The boot 20 has three spaced apart mounting points 21, 21a disposed axially in a heel to toe direction. The mounting points 21, 21a allow the boot 20 to be mounted to frame 10 by fasteners (not shown) passing through apertures 14. The mounting points 21 are located near the opposed heel and toe ends of the boot, whilst mounting point 21a is disposed therebetween.

The boot has two sole regions 22, each disposed between two of the three spaced apart mounting points. Both these sole regions 22 are concavely shaped. When the boot 20 is mounted to the frame 10, each of the concavely shaped sole regions 22 is disposed immediately over a respective wheel 30, such that they act as “wheel arches”. As shown in FIG. 3, the upper portion 30a of the two central wheels 30 project through openings between web members 12, 12a, thereby being disposed above the frame 10.

This means that whilst larger skating wheels may be used with frame 11, the boot 20 mounted to frame 10 is disposed as low as possible to the ground when in use. In addition the use of three mounting points 21 secured to the respective spaced apart web members 12 on frame 10 results in the boot 20 becoming stiffer and giving the skater a stronger platform to push off.

It is understood that the above has been given by way of an illustrative embodiment of the invention. All modifications and variations thereto as would be apparent to persons skilled in the art are deemed to fall within the broad scope of and ambit of the invention as described herein. For example, in a second embodiment, as shown in FIG. 4, the central mounting point 21a on the boot 20 that aligns with the central web member 12a of frame 10 may lie in a plane closer to the top of the boot than the other two “heel” and “toe” mounting points. In such an embodiment a spacer 40 may be fitted between the central web member 12a of frame 10 and the central mounting point 21a of the boot. It should also be understood that in other not shown embodiments spacers of various kinds may be used between any of the mounting points and web members.

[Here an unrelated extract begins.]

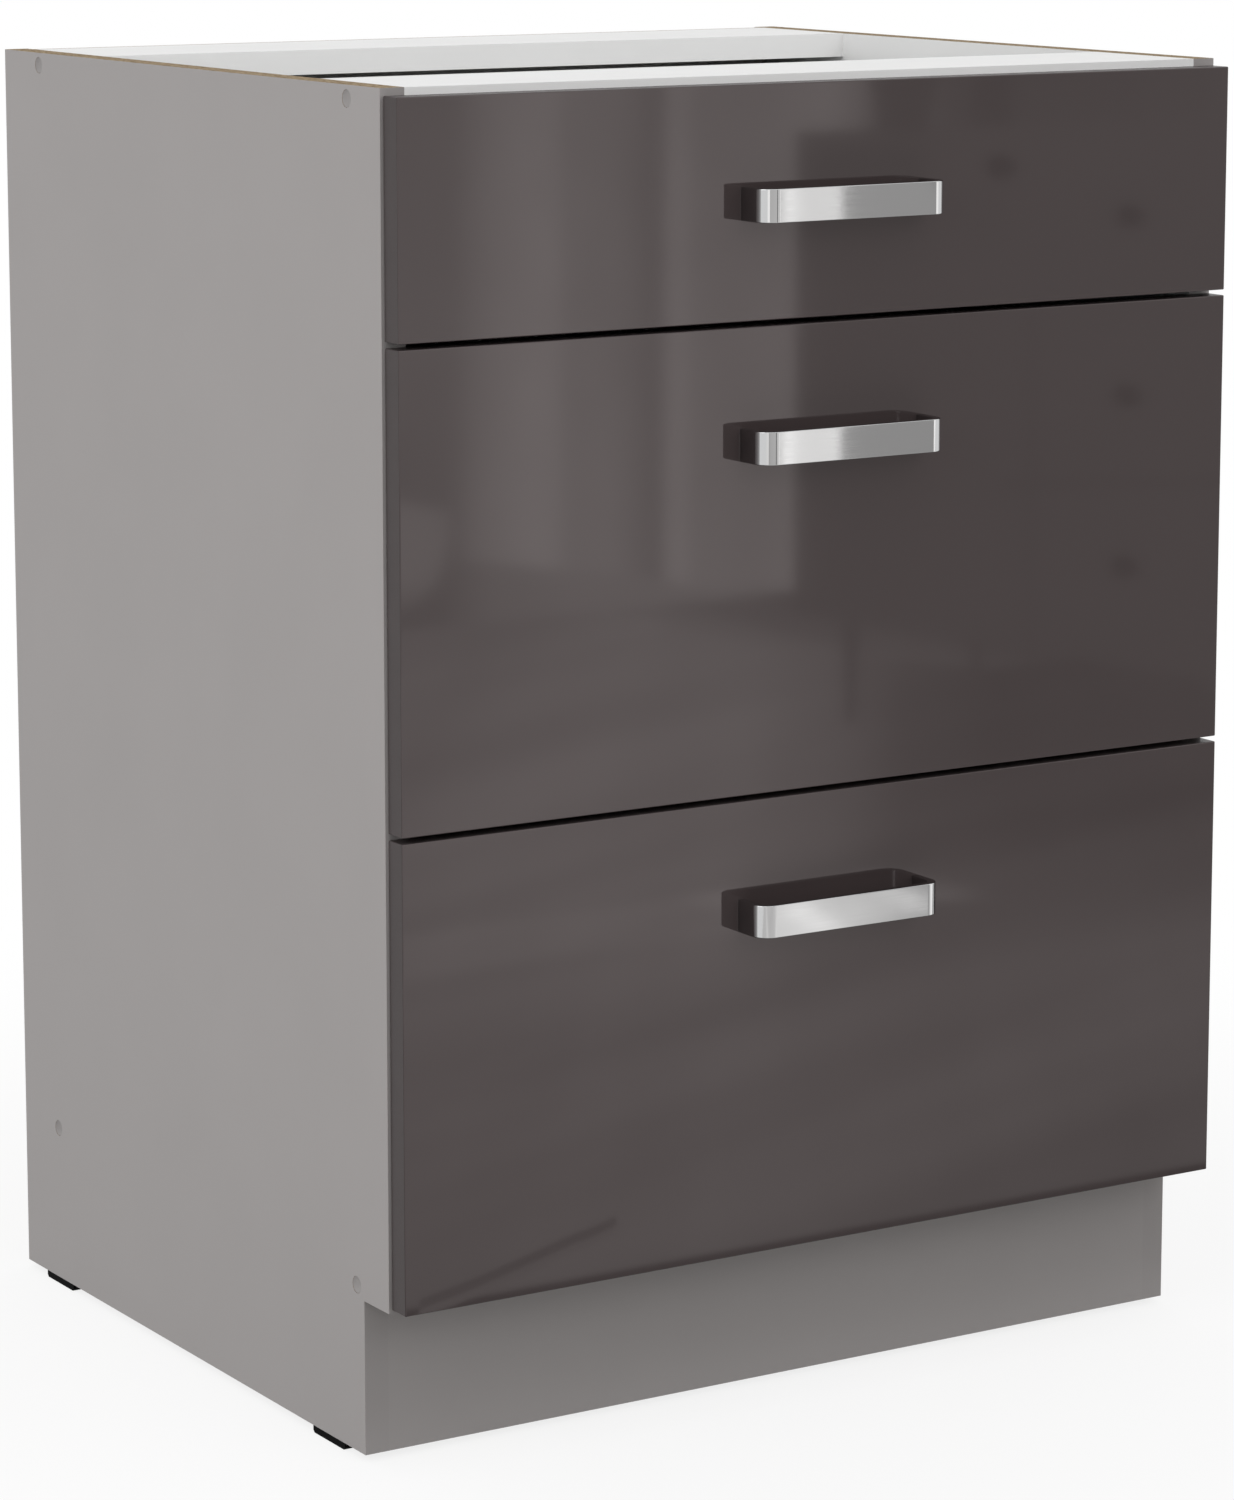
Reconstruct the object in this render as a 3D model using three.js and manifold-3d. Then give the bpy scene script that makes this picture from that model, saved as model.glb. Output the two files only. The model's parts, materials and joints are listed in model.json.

Whilst the above described embodiment depicts a frame 10 having two side walls 11, it should be understood that in another not shown embodiment the invention may comprise a frame having a single side wall to which the wheels are connected and three cantilevered (or projecting) members each having a mounting aperture would act as the horizontal interconnection means for securing to a boot.

Also in another not shown embodiment the mount slots or apertures may have a shape and orientation that differ to the slots 14 shown in the above described embodiment.

Furthermore, whilst the abovementioned embodiment depicts the boot 20 having concavely shaped sole regions 22, it should be understood that in other not shown embodiments the shape of the sole region may differ.

The term “comprising” (and its grammatical variations) as used herein is used in the inclusive sense of “having” or “including” and not in the exclusive sense of “consisting only of”.

It is to be understood that the present invention is not limited to the embodiments described above, but encompasses any and all embodiments within the scope of the following claims.